Christine Chevalier-Caron, candidate au doctorat en histoire à l’Université du Québec à Montréal (UQAM), membre du groupe de recherche Histoire, femme, genre et migrations et membre du comité éditorial d’HistoireEngagee.ca

Lalla Aïcha en 1947.
Résumé
L’histoire du Maroc contemporain a été marquée par la mise en place du Protectorat français (1912-1956) dont le principal objectif était la modernisation le Royaume chérifien. L’édification d’un système scolaire, en partie calqué sur celui de la métropole, élitiste, laïque, et principalement réservé aux garçons, s’est avérée être l’un des moyens pris par le Protectorat pour réaliser ses objectifs. Voulant former les futurs cadres du pays, des écoles pour garçons marocains, dites « écoles indigènes », ont été fondées dès 1912. Il fallut attendre les années 1930, décennie marquée par l’émergence de mouvements sociaux qui allaient devenir des organisations de libération nationale, pour que deux écoles pour jeunes musulmanes soient fondées. Face à l’absence d’institutions scolaires pour les Marocaines musulmanes, des membres de la communauté musulmane ont pris l’initiative d’établir des lieux, souvent clandestins, d’enseignement pour les fillettes. Dans cet article, nous nous intéresserons aux revendications d’ordre scolaire définies par les militants-es anticolonialistes du Maroc, et plus particulièrement aux discours et aux réalisations des premières femmes ayant pris la parole dans l’espace public afin de promouvoir l’éducation des filles.
Mots-clés
Maroc; colonialisme; anticolonialisme; éducation; éducation coloniale; Islam; Nahda; Malika el Fassi; Lalla Aïcha; Quaraouiyne
Introduction
À l’occasion de l’Exposition coloniale tenue à Paris en 1931, la Direction générale de l’instruction publique (DGIP), organe gouvernemental du Protectorat français dans l’Empire chérifien, était invitée à publier un ouvrage historique au sujet de ses activités et de ses « accomplissements ». À travers celui-ci, les tenants-es de la DGIP faisaient les bilans des actions qu’elle avait posées au Maroc depuis une vingtaine d’années en matière d’instruction publique. Peignant le portrait, non pas du système scolaire, mais des systèmes scolaires fondés sur des critères raciaux, confessionnels, et genrés qu’elle avait mis en place, cette publication décrit l’éducation destinée aux musulmanes comme étant une préoccupation et un champ d’intervention en plein développement.

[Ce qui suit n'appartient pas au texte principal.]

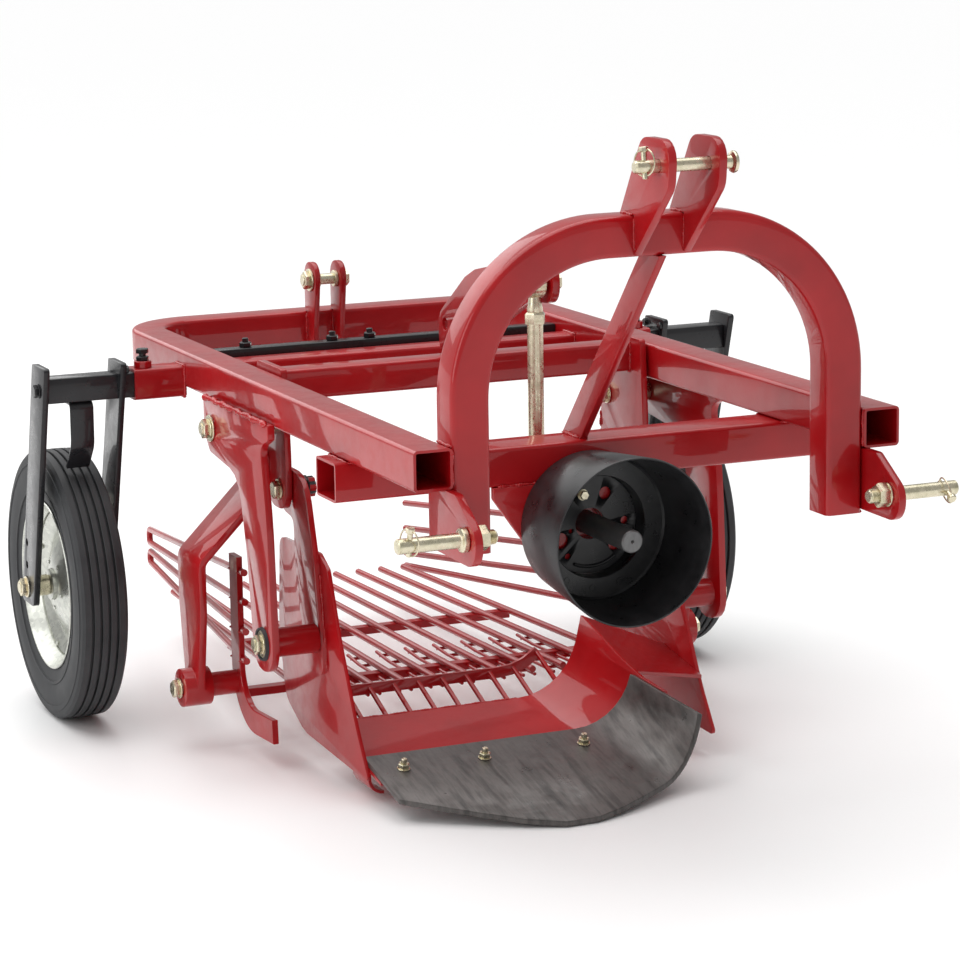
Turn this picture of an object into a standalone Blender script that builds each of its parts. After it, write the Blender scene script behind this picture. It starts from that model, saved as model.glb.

Ce discours détonnait de la réalité. L’accès à ces institutions scolaires a été très limité pour les jeunes musulmanes : les écoles étaient peu nombreuses et les modalités d’obtention d’un certificat d’études primaires étaient complexes. Face à cette situation, les tenants-es des mouvements nationalistes et anticoloniaux ont entrepris la création d’institutions scolaires – nommées Écoles libres – permettant la scolarisation de jeunes Marocaines. Dans cet article, nous allons nous intéresser aux développements de lieux d’instructions destinés aux Marocaines de confession musulmane pendant la période coloniale (1912 à 1956), puis démontrer comment les premières Marocaines les ayant fréquentés se sont impliquées dans un mouvement, fortement influencé par le discours nationaliste marocain, en faveur d’une plus grande accessibilité des femmes à l’éducation.